[What you will do]:
Reproduce exactly the lines from the one containing "the whole object" down to the one containing "cad_parts[node].hide_render = cad_parts[node].hide_viewport", including both of those lines, and nothing else.

═════ The input

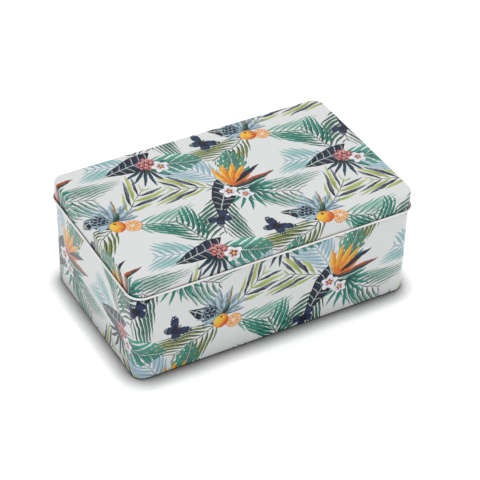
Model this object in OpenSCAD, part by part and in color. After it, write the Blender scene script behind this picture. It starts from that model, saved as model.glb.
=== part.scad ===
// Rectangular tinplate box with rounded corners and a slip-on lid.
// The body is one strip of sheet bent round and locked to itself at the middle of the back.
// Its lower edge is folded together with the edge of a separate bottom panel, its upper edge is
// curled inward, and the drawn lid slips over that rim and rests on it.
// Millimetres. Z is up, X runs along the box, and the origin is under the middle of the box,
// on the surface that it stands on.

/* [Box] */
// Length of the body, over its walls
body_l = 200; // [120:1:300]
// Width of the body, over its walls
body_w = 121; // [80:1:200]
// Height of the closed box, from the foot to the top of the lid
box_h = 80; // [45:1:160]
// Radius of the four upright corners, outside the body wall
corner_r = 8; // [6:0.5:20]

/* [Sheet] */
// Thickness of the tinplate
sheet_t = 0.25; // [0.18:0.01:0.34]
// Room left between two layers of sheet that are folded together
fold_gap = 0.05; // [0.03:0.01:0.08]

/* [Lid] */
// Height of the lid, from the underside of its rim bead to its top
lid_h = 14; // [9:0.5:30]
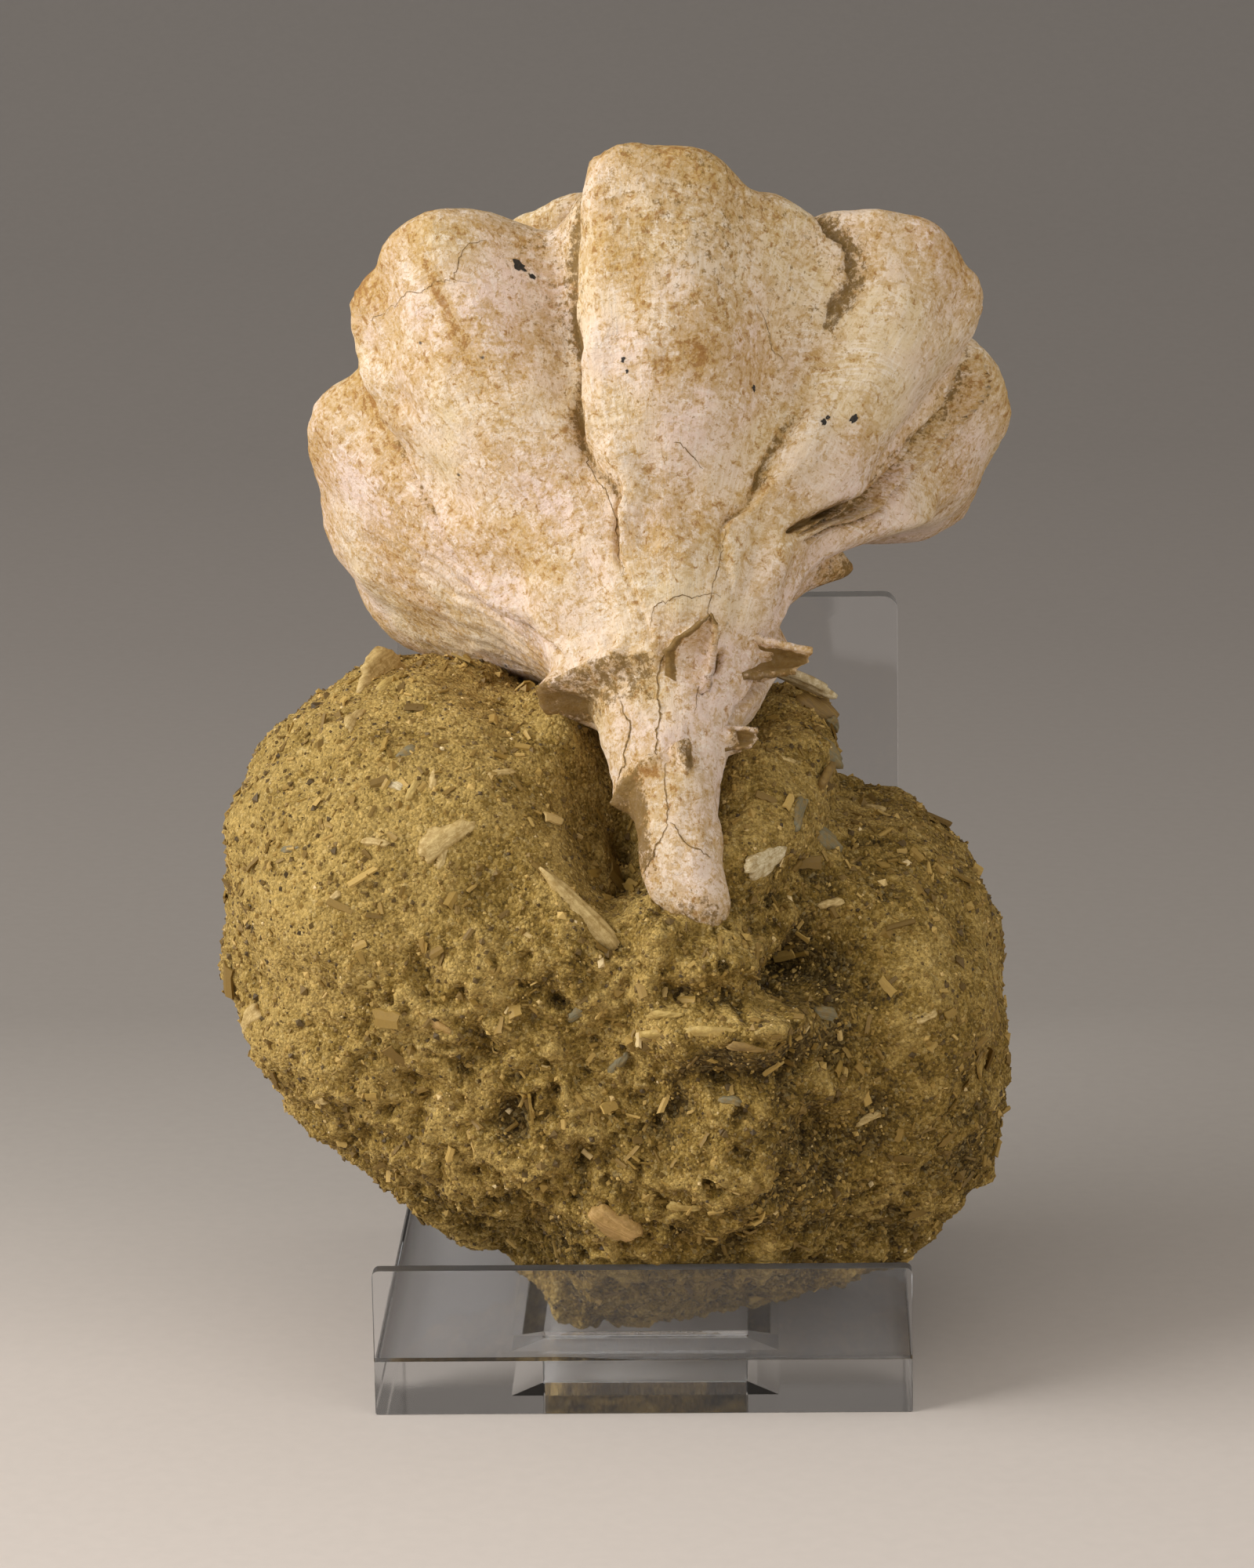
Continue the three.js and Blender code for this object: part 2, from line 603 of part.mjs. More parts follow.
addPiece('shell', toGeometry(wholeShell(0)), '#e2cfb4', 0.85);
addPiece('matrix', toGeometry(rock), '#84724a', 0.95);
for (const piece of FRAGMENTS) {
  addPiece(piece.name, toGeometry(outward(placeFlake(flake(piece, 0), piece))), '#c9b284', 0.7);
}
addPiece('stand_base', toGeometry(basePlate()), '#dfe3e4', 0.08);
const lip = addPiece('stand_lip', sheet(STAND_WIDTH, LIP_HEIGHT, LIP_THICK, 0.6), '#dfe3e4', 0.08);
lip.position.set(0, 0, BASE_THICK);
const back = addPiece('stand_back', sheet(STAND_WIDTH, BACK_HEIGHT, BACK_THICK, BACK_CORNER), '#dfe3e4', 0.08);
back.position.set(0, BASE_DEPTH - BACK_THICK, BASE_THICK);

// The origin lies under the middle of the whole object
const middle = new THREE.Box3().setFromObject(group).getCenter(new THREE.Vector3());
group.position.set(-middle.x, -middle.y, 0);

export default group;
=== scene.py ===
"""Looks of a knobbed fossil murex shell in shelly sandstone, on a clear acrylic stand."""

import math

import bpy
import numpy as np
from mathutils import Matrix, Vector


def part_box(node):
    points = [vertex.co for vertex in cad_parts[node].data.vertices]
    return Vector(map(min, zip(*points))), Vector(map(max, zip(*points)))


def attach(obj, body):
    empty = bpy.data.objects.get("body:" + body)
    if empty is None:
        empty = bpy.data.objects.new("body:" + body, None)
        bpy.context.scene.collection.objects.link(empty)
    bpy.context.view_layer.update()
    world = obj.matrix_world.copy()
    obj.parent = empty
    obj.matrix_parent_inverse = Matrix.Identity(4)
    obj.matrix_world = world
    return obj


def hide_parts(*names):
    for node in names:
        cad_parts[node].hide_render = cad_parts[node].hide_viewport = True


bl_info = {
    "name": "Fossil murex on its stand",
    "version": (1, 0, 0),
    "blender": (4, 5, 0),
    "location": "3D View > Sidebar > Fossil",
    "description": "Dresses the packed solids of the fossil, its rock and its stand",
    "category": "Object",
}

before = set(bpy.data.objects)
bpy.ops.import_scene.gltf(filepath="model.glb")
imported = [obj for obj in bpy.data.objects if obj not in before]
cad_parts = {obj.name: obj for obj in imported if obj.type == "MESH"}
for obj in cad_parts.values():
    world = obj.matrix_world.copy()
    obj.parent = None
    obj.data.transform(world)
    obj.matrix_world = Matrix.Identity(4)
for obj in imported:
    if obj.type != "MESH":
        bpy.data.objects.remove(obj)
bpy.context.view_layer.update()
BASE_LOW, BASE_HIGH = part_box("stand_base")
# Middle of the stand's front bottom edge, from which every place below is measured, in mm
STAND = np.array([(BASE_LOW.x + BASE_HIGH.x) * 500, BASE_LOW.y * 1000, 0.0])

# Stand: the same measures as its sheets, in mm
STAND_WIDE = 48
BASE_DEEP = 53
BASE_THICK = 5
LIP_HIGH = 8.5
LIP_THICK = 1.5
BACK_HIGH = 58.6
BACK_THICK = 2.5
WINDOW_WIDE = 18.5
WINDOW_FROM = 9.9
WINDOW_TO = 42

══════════

[Response to the task]:
// The origin lies under the middle of the whole object
const middle = new THREE.Box3().setFromObject(group).getCenter(new THREE.Vector3());
group.position.set(-middle.x, -middle.y, 0);

export default group;
=== scene.py ===
"""Looks of a knobbed fossil murex shell in shelly sandstone, on a clear acrylic stand."""

import math

import bpy
import numpy as np
from mathutils import Matrix, Vector


def part_box(node):
    points = [vertex.co for vertex in cad_parts[node].data.vertices]
    return Vector(map(min, zip(*points))), Vector(map(max, zip(*points)))


def attach(obj, body):
    empty = bpy.data.objects.get("body:" + body)
    if empty is None:
        empty = bpy.data.objects.new("body:" + body, None)
        bpy.context.scene.collection.objects.link(empty)
    bpy.context.view_layer.update()
    world = obj.matrix_world.copy()
    obj.parent = empty
    obj.matrix_parent_inverse = Matrix.Identity(4)
    obj.matrix_world = world
    return obj


def hide_parts(*names):
    for node in names:
        cad_parts[node].hide_render = cad_parts[node].hide_viewport = True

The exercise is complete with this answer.